Inspired by AmericaSpeaks, a 21st Century Town Meeting  was held in Tuscany, Italy late last year and a consensus emerged that would have public deliberations mandated by law on any issue regarding public governance and particularly for disputes about high impact projects and unwanted facilities .

By Iolanda Romano, Avventura Urbana

 

An Electronic Town Meeting was convened in Tuscany, Italy in late November, 2006 to focus on the issue of what should be the content of a regional law that would mandate a whole new range of citizen participation in governance.  This was the first of its kind, but followed two citizen jury experiments in Milan and Turin this past summer. (See article By Lyn Carson on this in JPD Volume II (2006) at www.services.bepress.com/jpd/vol2/iss1/art12 )

 

Approximately 500 citizens attended the event.
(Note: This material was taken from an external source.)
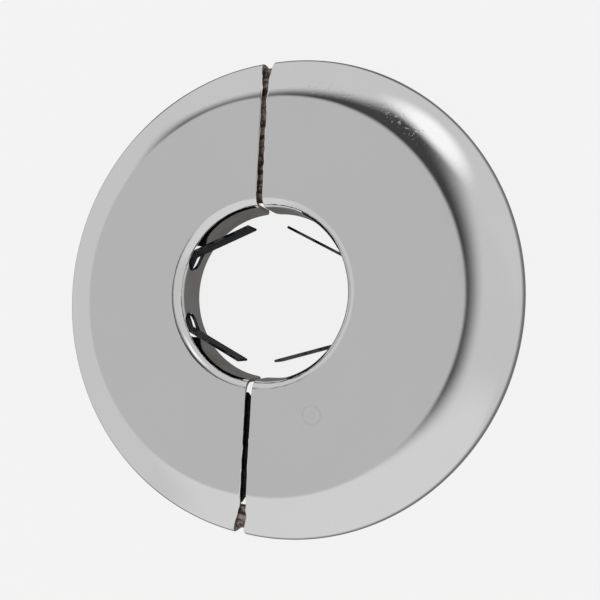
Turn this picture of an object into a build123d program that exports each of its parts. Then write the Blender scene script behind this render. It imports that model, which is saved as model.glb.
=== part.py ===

Of these, only 30 were randomly selected although other methods were used to attempt to make the assemblage representative of the population of the region.  What emerged was a strong consensus that the results of these kinds of citizen dialogues and deliberations should be binding on such matters as to who should sponsor such events and get regional funding, just the government or local civic groups.  The answer was: both!

Another agreement reached via this process was whether the issues that should be discussed in these public deliberations should be delimited by the law, or whether any kind of issue was open to such citizen discussions.  The answer: No limitation on the subject matter.